А преподаватель по мотору и самолетоведению бортмеханик Константин Петрович Знаменский открывал нам тайны самолета и мотора. Он был полной противоположностью инструктору Сорокину: медлительный, спокойный. Удлиненное с тонкими чертами лицо, большие карие глаза. У него были изящные кисти рук с длинными пальцами, которыми он ловко держал мел или указку. Он не шумел, не кричал, не взрывался, и если случался какой беспорядок, прерывал на полуслове речь и так выразительно смотрел на нарушителя, что тот смущенно умолкал.
Знаменский отлично рисовал, немногословно и толково объяснял. С его уст слетали не слышанные мною волшебные слова, и я записывал их с благоговейным трепетом в свою тетрадь, уже разрисованную схемами рабочих циклов цилиндра, клапанов впуска и выпуска, хода поршня, шатуна и коленчатого вала, схемами крыла и фюзеляжа, с их расчалками, растяжками, подпорками, лонжеронами, нервюрами и стрингерами. И если раньше, когда увидел впервые авиационный мотор — с цилиндрами, трубочками и проводами — или кабину самолета с. головокружительной путаницей всевозможных технических приспособлений, меня забрал страх: «Неужели все это можно изучить?!», то сейчас, слушая Знаменского, я постигал смысл его изречения: «Изучить можно все, было бы желание!» [53]

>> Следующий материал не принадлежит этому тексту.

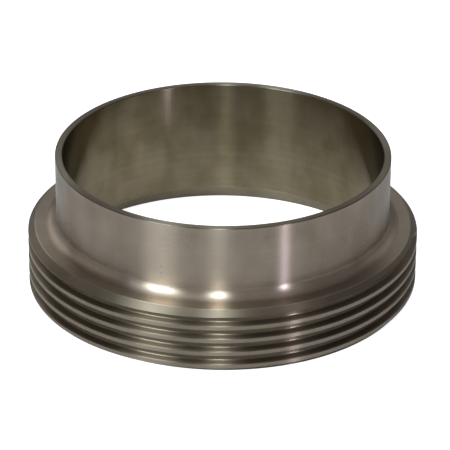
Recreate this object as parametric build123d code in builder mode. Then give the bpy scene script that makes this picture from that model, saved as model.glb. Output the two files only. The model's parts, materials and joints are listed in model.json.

Константин Петрович переносил нас в сказку, волшебную, нежную и героическую. Речь его была плавной, как парящий полет, но твердой, как гранитные скалы. Это вот можно, а это — нельзя. И добавлял: «Ни в коем случае!» И, чтобы мы твердо это усвоили, на каждом уроке повторял: «Любите технику, какая бы она ни была! Не позволяйте грубого отношения к ней, уважайте ее, и тогда вы сможете всецело на нее положиться: она вас не подведет!»
И, наверное, мы слушали и понимали его каждый по своему Ахмет Сафаров, например, тот самый узбек, который на первом построении сбился со счета, в перерыве восторженно говорил: «Мотор, а? Ай-я-яй, какой хитрый вещь! Я научусь, его делать! «
Слушая Знаменского, Ахмет наверняка представлял себе весь процесс работы двигателя — с его нагрузками и перегрузками, с его рабочими циклами, я же видел в моторе, только силу, крутящую воздушный винт. Я мысленно парил над землей. Я сжился со своими устремлениями — быть летчиком, отсюда и такое восприятие.
Учился я с восторгом и скоро уже мог безошибочно нарисовать бензиновую или масляную систему самолета, знал наизусть все узлы, мог точно сказать, сколько роликов имеется в рулевом управлении того или иного самолета и где они стоят. В классном журнале против моей фамилии стояли только высшие отметки: «Очень хорошо». В журнале-то «хорошо», а вот на душе, у меня было плохо. Подходил к концу первый месяц учебы, нужно было начислять стипендию, и старшины бегали в контору сверять списки с наличием курсантов, и в бухгалтерии открылась неувязка — списки классных журналов не совпадали со списком приказа. Это мне сказал Дубынин, и я скис. Я рисовал себе самые мрачные картины, переживал позор изгнания.
В своем районе, где я жил, на меня смотрели с какой-то гордостью и с явным уважением. Взрослые останавливались поговорить, ребята моего возраста, все уже работающие, знакомые и даже незнакомые, приветливо здоровались, а мальчишки ходили за мной гурьбой и, глядя с восхищением на мою фуражку со значком «Добролета», называли меня летчиком. Все они как бы считали меня своим посланцем. И вот все это готово было рухнуть. Форму у меня, конечно, отберут, значок снимут. И кто я тогда буду для людей? Они смотрят на меня как бы с надеждой, я в их глазах уже что-то, и вот [54] это «что-то» вдруг окажется ничем! Обманом. Я обману людей, вот что! И они будут вправе меня презирать за это.
Так терзал я себя, стараясь, однако, не подавать вида, как мне плохо. Я даже расспрашивал Георгия, чем кончилась их беготня со списками. Я ждал, как приговоренный к смерти ждет своего последнего часа. И этот час наступил...
Я занял очередь в кассу. Ребята шутили, толкались. Им было весело; а мне... Я подошел к окошку, несмело, сдавленным голосом назвал свою фамилию. Кассир ткнул пальцем в ведомость и протянул ее мне: «Распишись». Я не верил своим глазам: да, там стояла моя фамилия!
Я отошел от окна, держа в руках пачечку совершенно новых рублевок. Я был богат, как Крез, и я был счастлив. Все волнения остались позади. Теперь я равноправный член этого веселого, славного коллектива будущих младших авиаспециалистов. Теперь мы живем!